Тусман сделал, как ему было велено, и что же — там оказалось не что иное, как «Руководство» Томазиуса.
— Господи Боже мой! — воскликнул правитель канцелярии вне себя от радости. — Да что же это такое! Мой милый Томазиус спасен от злобной мести мерзких лягушек, которых даже ему не научить галантному обхождению!
— Тише, тише! — прервал его золотых дел мастер. — Суньте книгу обратно в карман.
Тусман послушался.
— А теперь вспомните какую-нибудь редкую книгу, за которой вы, может быть, долго напрасно гонялись и не могли достать ни в одной библиотеке.

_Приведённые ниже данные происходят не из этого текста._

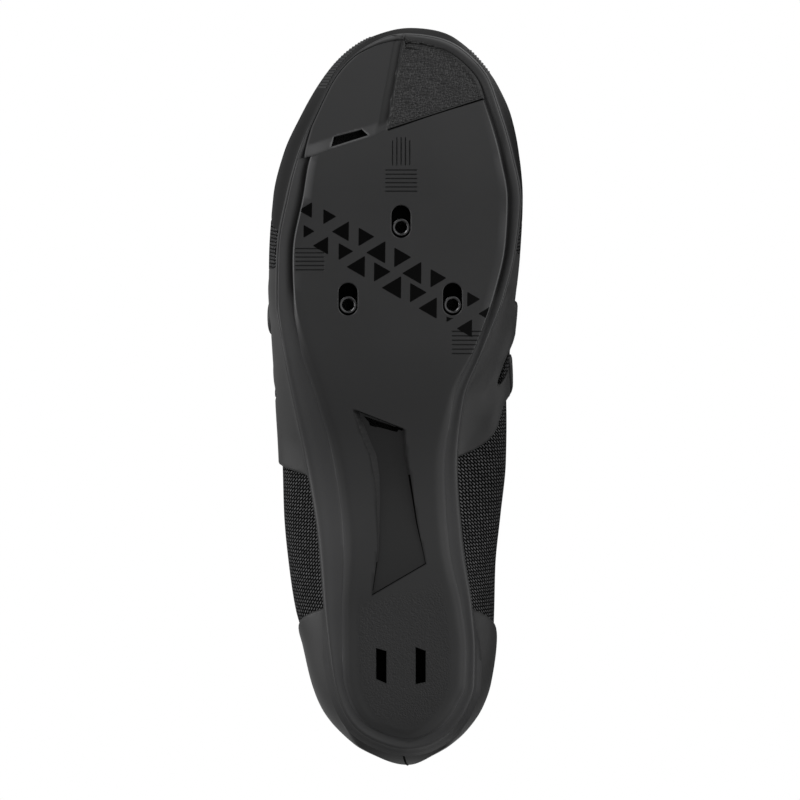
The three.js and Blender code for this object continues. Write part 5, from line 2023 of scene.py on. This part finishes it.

— О господи, — меланхолически протянул правитель канцелярии, — задумав для собственного развлечения посетить оперу, я хотел сперва несколько освоиться с благородным музыкальным искусством и постарался приобрести, пока что безрезультатно, небольшую книжку, в аллегорической форме полностью излагающую искусство композиции и музыкального исполнения. Я имею в виду сочинение Иоганна Бера «Музыкальная война, или Описание генерального сражения между двумя героинями — Композицией и Гармонией, как они объявили друг другу войну, как сражались и после кровавой битвы опять примирились»[281].
— Суньте руку в карман, — приказал Леонгард, и правитель канцелярии громко вскрикнул от восторга, когда открыл книжку, оказавшуюся «Музыкальной войной» Иоганна Бера.
— Видите, при помощи книги, найденной в ларчике, — сказал золотых дел мастер, — вы приобрели самую богатую и полную библиотеку, подобной которой ни у кого нет, да к тому же вы можете постоянно носить ее при себе. Ведь всякий раз, когда вы вытащите из кармана эту чудесную книжку, она окажется именно тем сочинением, какое в данную минуту вы хотели бы прочитать.
Не взглянув ни на Альбертину, ни на своего друга, правитель канцелярии отбежал от стола, сел в кресло, стоявшее в углу, сунул книгу в карман, снова вытащил, и по его засиявшим восторгом глазам было ясно, что обещание золотых дел мастера осуществилось.
Теперь наступил черед барона Беньямина. Он вошел в комнату со свойственной ему неуклюжей развязностью, шагнул к столу, осмотрел сквозь лорнет ларчики и, бормоча себе под нос, прочитал надписи. Но вскоре непреодолимый естественный инстинкт приковал его к золотому ларчику, с блестящими дукатами на крышке. «Избрав меня, ты счастье обретешь по вкусу своему».